De este modo la OPEP precedió a la tesis que levantara Raúl Prebisch al impulsar la creación de la UNCTAD. Ésta última organización recién emergió a fines de 1964 y concentró varios de sus objetivos en el deseo de crear mecanismos orientados a defender el precio internacional de las materias primas que exportan las naciones en desarrollo (por esos tiempos muy subvalorados; en esa instancia cobró mayor vitalidad la visión del deterioro de los términos de intercambio, un enfoque que hoy es corriente en la Dirección General de Agricultura de la UE).

Varias crisis después de 1973, el debate sobre los precios e ingresos sujetos a SM prendió en la clase política de los países pobres, cuyos gobernantes eligieron despilfarrar sin límite la lluvia de dólares que proveyeron los crecientes precios del petróleo a partir de la Crisis de 1973 y de muchos brotes verdes como los registrados en el Siglo XXI (cuando el barril llegó a costar, por un tiempo, US$ 150 y la soja llegó a oscilar, hasta la segunda mitad de 2014, en la banda de los US$ 540 a US$ 580 la tonelada).

¿Y en qué consiste la tal actividad de la OPEP? Básicamente en abrir y cerrar a tiempo, en forma armónica y coordinada, la canilla de la oferta global de petróleo para garantizar precios remunerativos, un ejercicio que no siempre incluye la noción de tomar en serio la multiplicidad de intereses de las naciones importadoras.

El G20, del que Argentina forma parte, solía abogar por la completa eliminación de los subsidios a los combustibles fósiles, cosa que en los últimos años el foro dejó de lado para no irritar a la delicada sensibilidad política de Trump, quien suele decir que el Cambio Climático no existe o que es un ficticio relato de la comunidad científica internacional, inclusive la de su propio país.

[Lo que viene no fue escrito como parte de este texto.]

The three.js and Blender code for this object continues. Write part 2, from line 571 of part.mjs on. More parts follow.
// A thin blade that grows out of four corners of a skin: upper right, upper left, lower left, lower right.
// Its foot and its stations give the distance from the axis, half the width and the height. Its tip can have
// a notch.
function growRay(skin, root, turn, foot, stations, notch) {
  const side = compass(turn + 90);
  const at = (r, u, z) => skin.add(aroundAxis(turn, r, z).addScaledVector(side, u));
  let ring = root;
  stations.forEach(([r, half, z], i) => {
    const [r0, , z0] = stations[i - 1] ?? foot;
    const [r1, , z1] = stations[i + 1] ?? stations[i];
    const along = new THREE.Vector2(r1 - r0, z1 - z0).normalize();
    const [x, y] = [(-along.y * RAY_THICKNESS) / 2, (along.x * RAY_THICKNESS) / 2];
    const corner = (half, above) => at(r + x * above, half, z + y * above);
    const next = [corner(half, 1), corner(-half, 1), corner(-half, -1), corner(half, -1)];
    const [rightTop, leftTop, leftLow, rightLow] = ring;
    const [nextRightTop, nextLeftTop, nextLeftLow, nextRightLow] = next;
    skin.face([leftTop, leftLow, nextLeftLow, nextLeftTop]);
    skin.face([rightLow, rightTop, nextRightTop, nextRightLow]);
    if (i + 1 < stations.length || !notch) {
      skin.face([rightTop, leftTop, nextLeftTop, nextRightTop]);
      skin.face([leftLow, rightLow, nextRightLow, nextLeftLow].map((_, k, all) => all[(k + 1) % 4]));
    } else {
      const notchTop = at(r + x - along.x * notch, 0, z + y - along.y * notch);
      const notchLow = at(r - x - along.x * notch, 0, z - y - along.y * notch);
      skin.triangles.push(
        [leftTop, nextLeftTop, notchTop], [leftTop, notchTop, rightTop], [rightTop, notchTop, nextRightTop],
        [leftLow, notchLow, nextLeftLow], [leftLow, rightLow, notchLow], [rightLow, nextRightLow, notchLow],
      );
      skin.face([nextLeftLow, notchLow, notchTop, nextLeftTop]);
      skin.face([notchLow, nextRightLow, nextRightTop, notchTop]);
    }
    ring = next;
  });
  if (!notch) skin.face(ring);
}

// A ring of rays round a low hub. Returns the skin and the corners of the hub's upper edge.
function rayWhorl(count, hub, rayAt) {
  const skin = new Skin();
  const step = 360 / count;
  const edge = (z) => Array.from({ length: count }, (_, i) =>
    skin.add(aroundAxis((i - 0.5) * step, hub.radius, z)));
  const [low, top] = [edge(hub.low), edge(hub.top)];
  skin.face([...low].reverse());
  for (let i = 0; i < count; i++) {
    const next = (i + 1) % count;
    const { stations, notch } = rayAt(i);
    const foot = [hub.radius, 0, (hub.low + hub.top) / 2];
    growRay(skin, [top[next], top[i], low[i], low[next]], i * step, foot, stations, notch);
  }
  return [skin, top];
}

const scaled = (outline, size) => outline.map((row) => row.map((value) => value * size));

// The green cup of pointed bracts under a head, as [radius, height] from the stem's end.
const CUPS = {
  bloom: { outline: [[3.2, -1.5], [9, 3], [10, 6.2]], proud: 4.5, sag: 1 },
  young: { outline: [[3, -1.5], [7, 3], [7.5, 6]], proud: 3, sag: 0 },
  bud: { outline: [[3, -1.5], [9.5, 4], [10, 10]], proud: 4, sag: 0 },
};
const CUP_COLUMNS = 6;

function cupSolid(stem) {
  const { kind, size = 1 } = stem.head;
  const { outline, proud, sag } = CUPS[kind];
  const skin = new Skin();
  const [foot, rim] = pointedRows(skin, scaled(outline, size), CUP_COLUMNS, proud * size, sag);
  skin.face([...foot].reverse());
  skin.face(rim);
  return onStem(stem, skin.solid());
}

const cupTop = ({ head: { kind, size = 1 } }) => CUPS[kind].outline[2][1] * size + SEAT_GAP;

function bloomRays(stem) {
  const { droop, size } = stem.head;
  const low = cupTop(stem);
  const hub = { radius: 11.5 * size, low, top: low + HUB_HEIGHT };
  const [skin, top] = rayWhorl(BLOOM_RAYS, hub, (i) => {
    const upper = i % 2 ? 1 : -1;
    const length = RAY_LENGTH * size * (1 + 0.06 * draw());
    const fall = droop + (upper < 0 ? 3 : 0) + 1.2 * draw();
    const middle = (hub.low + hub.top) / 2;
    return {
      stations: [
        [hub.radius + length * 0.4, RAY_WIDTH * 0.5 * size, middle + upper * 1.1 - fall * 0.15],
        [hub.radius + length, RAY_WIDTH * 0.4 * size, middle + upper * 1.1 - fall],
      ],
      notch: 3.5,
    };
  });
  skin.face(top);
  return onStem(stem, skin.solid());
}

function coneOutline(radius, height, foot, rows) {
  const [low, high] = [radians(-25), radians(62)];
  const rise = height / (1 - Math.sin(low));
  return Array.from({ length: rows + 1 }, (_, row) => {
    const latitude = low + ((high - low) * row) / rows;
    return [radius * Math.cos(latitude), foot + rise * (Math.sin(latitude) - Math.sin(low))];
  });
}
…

En lo que no piensan seguido los importadores netos de energía, es que los gobiernos exportadores de petróleo se acostumbraron a usar una porción gigantesca de los ingresos generados por la venta de insumos energéticos para financiar faraónicas inversiones públicas, de modo que si no entran suficientes recursos, esos Estados entran en pánico y en pseudobancarrota. Algo muy parecido a lo que sucedió en la Argentina cuando bajaron los precios de exportación del yuyito (la soja) y otros commodities agrícolas.

Ese gerenciamiento de la oferta (supply management o SM) es una tarea mucho más difícil de lo que parece. Hasta hace un par de décadas, el SM era considerado una plaga económica a combatir, cosa que Estados Unidos y los Miembros del Grupo CAIRNS (Argentina entre ellos) solían denunciar como una modalidad de sostén de precios.

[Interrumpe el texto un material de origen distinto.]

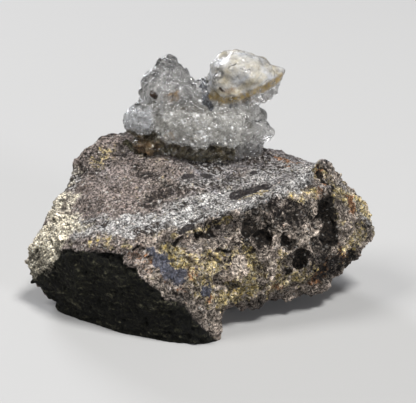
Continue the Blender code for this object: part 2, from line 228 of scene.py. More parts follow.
rockMarks = {
    # pale, yellowish crust of grains over the nose
    "crust": [
        ((-28.5, -6.5, 12.0), (-24.8, -7.0, 15.8), 4.2, 1.0),
        ((-24.3, -4.5, 17.2), (-23.0, -1.0, 19.0), 1.8, 0.6),
        ((-26.4, -2.4, 17.3), (-25.3, -0.4, 19.4), 1.6, 0.8),
        ((-25.3, -0.4, 19.4), (-23.4, 5.6, 22.4), 1.2, 0.55),
        ((-30.0, -2.0, 9.0), (-30.6, 2.0, 10.0), 3.0, 0.6),
        ((-30.5, -4.0, 8.0), (-29.0, -6.0, 11.0), 3.0, 0.7),
        ((-22.0, -9.5, 16.9), (-19.5, -10.5, 17.4), 1.3, 0.6),
    ],
    # white ash on the brow and the ledges
    "dust": [
        ((-21.0, -9.5, 17.4), (-13.0, -12.0, 18.6), 2.6, 0.8),
        ((-13.0, -12.0, 18.6), (-5.0, -11.6, 19.5), 2.6, 0.95),
        ((-5.0, -12.4, 19.4), (-0.4, -10.6, 19.9), 1.9, 0.82),
        ((-0.4, -10.6, 19.9), (9.0, -8.3, 21.7), 2.1, 0.78),
        ((9.0, -8.3, 21.7), (16.9, -4.8, 24.1), 1.8, 0.8),
        ((16.9, -4.8, 24.1), (19.3, -0.3, 25.4), 1.8, 0.9),
        ((-5.0, -8.5, 20.5), (4.0, -5.5, 21.4), 2.6, 0.7),
        ((4.0, -6.6, 21.4), (14.0, -3.2, 22.9), 1.8, 0.7),
        ((14.0, -3.0, 22.9), (20.7, 0.1, 25.2), 1.8, 0.55),
        ((-2.0, -2.0, 22.6), (9.0, -1.0, 23.0), 2.4, 0.5),
        ((9.5, 0.5, 23.3), (14.5, 2.0, 24.2), 2.6, 0.62),
    ],
    # yellow clay between the grains of the broken front
    "ochre": [
        ((-5.0, -15.6, 15.4), (-3.6, -16.4, 13.4), 1.7, 0.9),
        ((-3.6, -16.4, 13.4), (1.6, -15.8, 12.4), 2.2, 0.62),
        ((-1.0, -16.8, 11.8), (2.2, -16.3, 7.2), 2.2, 0.55),
        ((3.6, -15.4, 5.6), (8.0, -13.4, 6.6), 1.7, 0.78),
        ((4.4, -14.5, 7.3), (9.8, -13.1, 10.2), 1.8, 0.6),
        ((0.8, -15.1, 14.0), (7.8, -12.6, 14.3), 1.5, 0.56),
        ((7.8, -12.6, 14.3), (8.6, -13.4, 11.9), 1.2, 0.75),
        ((12.0, -12.0, 7.1), (21.0, -7.0, 8.2), 2.2, 0.58),
        ((13.9, -12.0, 12.5), (13.4, -11.4, 10.6), 1.3, 0.5),
        ((20.6, 0.2, 23.8), (24.6, -0.6, 20.4), 1.7, 0.66),
        ((24.6, -0.6, 20.4), (27.2, 1.0, 17.8), 1.6, 0.66),
        ((22.8, -2.6, 20.6), (24.4, -3.0, 15.5), 1.2, 0.56),
        ((25.8, -3.4, 9.5), (28.6, 0.0, 12.8), 2.4, 0.56),
        ((15.4, -6.8, 21.4), (20.0, -4.4, 22.0), 1.2, 0.5),
        ((6.4, -5.9, 21.1), (12.0, -3.6, 22.1), 0.9, 0.75),
        ((-6.5, -14.0, 17.3), (5.0, -11.0, 18.6), 0.9, 0.6),
        ((-19.5, 6.2, 24.0), (-17.2, 9.0, 24.8), 2.0, 0.46),
        ((-17.5, -14.2, 16.0), (-12.5, -15.6, 16.2), 1.4, 0.5),
        ((24.5, 3.0, 8.0), (29.0, 6.0, 12.0), 3.4, 0.45),
        ((-6.0, 17.0, 10.0), (6.0, 18.0, 14.0), 4.0, 0.45),
    ],
    "rust": [
        ((14.3, 7.0, 24.4), (16.8, 5.6, 24.1), 1.3, 0.75),
        ((15.4, 4.0, 23.9), (15.8, 3.8, 23.9), 0.7, 0.7),
        ((27.1, 1.2, 18.5), (27.2, 0.1, 17.4), 1.0, 0.95),
        ((21.1, 0.0, 24.0), (22.0, -1.2, 22.4), 1.0, 0.7),
        ((21.2, -3.8, 21.6), (22.0, -4.2, 19.6), 1.2, 0.5),
        ((-11.5, -16.6, 15.2), (-7.5, -17.8, 13.0), 1.2, 0.5),
        ((-7.6, -18.2, 12.5), (-2.8, -18.2, 9.7), 0.8, 0.36),
        ((-2.5, -17.0, 12.6), (-1.5, -17.2, 11.4), 1.2, 0.5),
        ((1.4, -16.8, 7.4), (1.9, -16.6, 6.6), 0.8, 0.7),
        ((20.0, -7.8, 6.6), (22.6, -6.8, 9.6), 1.3, 0.7),
        ((12.6, -11.0, 6.4), (13.4, -10.8, 5.8), 0.9, 0.7),
        ((24.6, -4.4, 10.6), (26.2, -3.0, 8.4), 1.4, 0.62),
        ((12.0, 14.0, 15.0), (16.0, 12.0, 12.0), 2.2, 0.45),
    ],
    # smooth blue-grey mineral skins
    "slate": [
        ((-8.2, -16.6, 15.7), (-6.6, -17.0, 14.2), 1.1, 0.9),
        ((-6.6, -17.0, 14.0), (-4.2, -17.5, 11.4), 1.5, 0.95),
        ((0.7, -17.1, 8.8), (1.6, -16.9, 8.3), 1.1, 0.85),
    ],
    # dark, flattened gas bubbles and fiamme
    "lens": [
        ((5.4, -4.7, 21.5), (8.6, -3.9, 22.0), 0.8, 1.0),
        ((8.6, -3.9, 22.0), (11.6, -2.1, 22.5), 0.6, 1.0),
        ((9.9, -6.8, 21.7), (10.9, -7.2, 21.8), 0.7, 0.9),
        ((-3.6, -13.6, 17.9), (-2.0, -12.2, 18.8), 0.6, 0.9),
        ((-2.0, -12.2, 18.8), (-0.4, -10.4, 19.9), 0.3, 0.8),
        ((-3.0, -0.5, 23.5), (-2.0, -0.2, 23.5), 0.7, 0.85),
        ((0.5, 0.6, 23.2), (1.1, 0.8, 23.2), 0.8, 0.8),
        ((8.6, 1.1, 23.5), (9.2, 1.4, 23.5), 0.55, 0.9),
    ],
    # clusters of dark flecks; on the right half of the front they also stand for painted shade
    "fleck": [
        ((-9.0, -6.0, 21.2), (-6.2, -3.6, 21.9), 2.4, 0.66),
        ((-6.5, -4.2, 21.8), (-3.0, -3.6, 22.2), 1.3, 0.6),
        ((-11.5, 2.0, 23.4), (-8.0, -0.4, 23.0), 1.8, 0.6),
        ((-14.0, 6.0, 24.5), (-19.5, 7.5, 24.4), 2.6, 0.45),
        ((-20.8, -9.2, 17.6), (-16.5, -10.2, 18.5), 1.4, 0.6),
        ((-10.2, -13.6, 18.3), (-8.4, -13.0, 18.9), 1.5, 0.62),
        ((-4.0, -8.6, 20.6), (-2.4, -7.4, 20.9), 1.2, 0.5),
        ((-1.0, -3.0, 22.5), (7.0, 0.0, 23.2), 2.6, 0.4),
        ((11.0, 3.5, 24.0), (14.0, 2.5, 24.2), 2.4, 0.4),
        ((0.0, -11.5, 18.6), (12.0, -8.5, 19.0), 2.2, 0.45),
        ((-15.0, -16.0, 15.0), (-3.0, -19.0, 8.0), 1.6, 0.4),
        ((4.0, -13.2, 14.0), (10.0, -11.5, 16.5), 2.6, 0.5),
        ((25.0, 0.0, 10.0), (28.5, 1.5, 14.0), 2.2, 0.55),
        ((12.0, -9.0, 20.0), (17.0, -8.0, 19.0), 3.0, 0.62),
        ((21.0, -8.0, 9.0), (28.0, -2.0, 8.0), 2.8, 0.66),
        ((16.0, -9.6, 13.0), (21.0, -7.0, 11.0), 2.4, 0.6),
    ],
    # hollow places in the broken front, painted black as shade
    "dark": [
        ((21.9, -3.4, 19.4), (22.8, -3.5, 15.6), 2.3, 1.0),
        ((22.8, -3.8, 15.6), (22.8, -5.2, 13.6), 2.1, 1.0),
        ((19.9, -6.7, 17.2), (22.0, -4.6, 16.0), 1.4, 0.8),
        ((21.9, 0.2, 23.2), (23.0, -0.4, 22.0), 1.2, 1.0),
        ((7.6, -10.9, 17.4), (10.6, -10.4, 16.0), 1.2, 0.8),
        ((8.1, -12.8, 14.6), (9.4, -12.6, 13.8), 1.0, 0.5),
        ((13.9, -11.0, 15.2), (15.2, -10.7, 14.2), 1.1, 0.85),
        ((17.5, -10.3, 12.4), (16.9, -9.4, 9.8), 1.0, 0.85),
        ((14.6, -10.5, 9.6), (14.7, -10.4, 8.6), 0.8, 0.9),
        ((10.2, -8.0, 21.2), (11.4, -8.2, 20.4), 1.0, 0.8),
        ((13.0, -9.6, 19.6), (16.6, -8.6, 18.6), 1.0, 0.62),
        ((11.6, -10.4, 18.2), (12.6, -10.8, 16.6), 0.8, 0.7),
        ((18.0, -7.8, 20.0), (18.8, -7.6, 18.2), 0.8, 0.62),
        ((16.0, -9.8, 14.5), (21.0, -7.0, 12.0), 2.4, 0.5),
        ((2.3, -15.4, 10.8), (3.4, -14.4, 9.0), 0.5, 0.8),
        ((3.6, -14.2, 8.8), (5.4, -14.1, 8.3), 0.4, 0.7),
        ((-10.5, -16.7, 15.8), (-10.3, -16.7, 15.6), 0.55, 1.0),
        ((-15.9, -16.6, 14.7), (-15.6, -16.6, 14.5), 0.7, 0.9),
        ((22.0, -7.0, 7.0), (28.0, -2.0, 6.4), 2.6, 0.42),
    ],
    # narrow cracks under the brow, painted black as their shadow
    "crack": [
        ((-4.2, -14.8, 16.3), (-1.0, -12.9, 17.0), 0.42, 1.0),
        ((-1.0, -12.9, 17.0), (3.0, -12.3, 17.6), 0.5, 0.8),
        ((2.5, -14.8, 15.1), (5.2, -14.1, 14.7), 0.38, 0.9),
        ((7.6, -11.3, 16.9), (11.0, -10.8, 16.0), 0.55, 0.9),
    ],
    # a rounded lump of grains
    "boss": [
        ((5.2, -14.9, 12.0), (6.3, -14.9, 11.4), 2.1, 1.0),
        ((4.3, -14.0, 10.0), (5.6, -14.2, 10.2), 1.2, 0.8),
    ],
    # an olive-dark patch on the rock just below the opal's lobe
    "olivePatch": [
        ((-13.6, 9.4, 26.3), (-11.8, 8.2, 26.0), 1.3, 0.95),
        ((-11.8, 8.2, 26.0), (-10.4, 6.2, 25.4), 0.9, 0.8),
    ],
    # places painted darker than the rest as shade: the right end, the lower right, the toe and the foot of
    # the nose
    "dull": [
        ((26.5, -1.8, 16.5), (29.5, 0.5, 11.5), 3.4, 0.8),
        ((21.0, -8.6, 8.0), (29.0, -1.0, 7.0), 3.4, 1.0),
        ((0.5, -19.4, 4.0), (1.8, -19.0, 0.0), 1.8, 0.8),
        ((-31.0, -4.0, 8.0), (-28.6, -8.4, 9.6), 3.0, 1.0),
    ],
    # the lowest left corner of the front, painted dark as shade like the left face
    "heel": [
        ((-4.4, -19.4, 6.8), (0.4, -19.6, 1.2), 1.4, 1.0),
        ((0.4, -19.6, 1.2), (1.8, -19.2, -0.4), 1.2, 1.0),
    ],
    # a hang-over of the lower edge, worn away
    "nub": [
        ((9.0, -12.8, 3.2), (10.6, -12.6, 3.4), 1.6, 1.0),
    ],
}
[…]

En 2018, los Miembros de la OPEP tenían el 79,4% de las reservas probadas de petróleo del planeta y siete de ellos (Venezuela, Arabia Saudita, Irán, Irak, Kuwait, Emiratos Arabes Unidos y Libia), concentraban más del 90% de los inventarios de esa Organización. A su vez, los países no Miembros de la OPEP poseían el 20,6% restante. El dato estratégico y político de este negocio, es que el Medio Oriente todavía controlaba el 64,5% de las reservas de la OPEP.

La pregunta que surge de estos datos es casi infantil: ¿puede la Argentina devenir en gran productor y exportador de gas, sin voz ni voto en estos debates? Quizás el lector me ayude a pensar.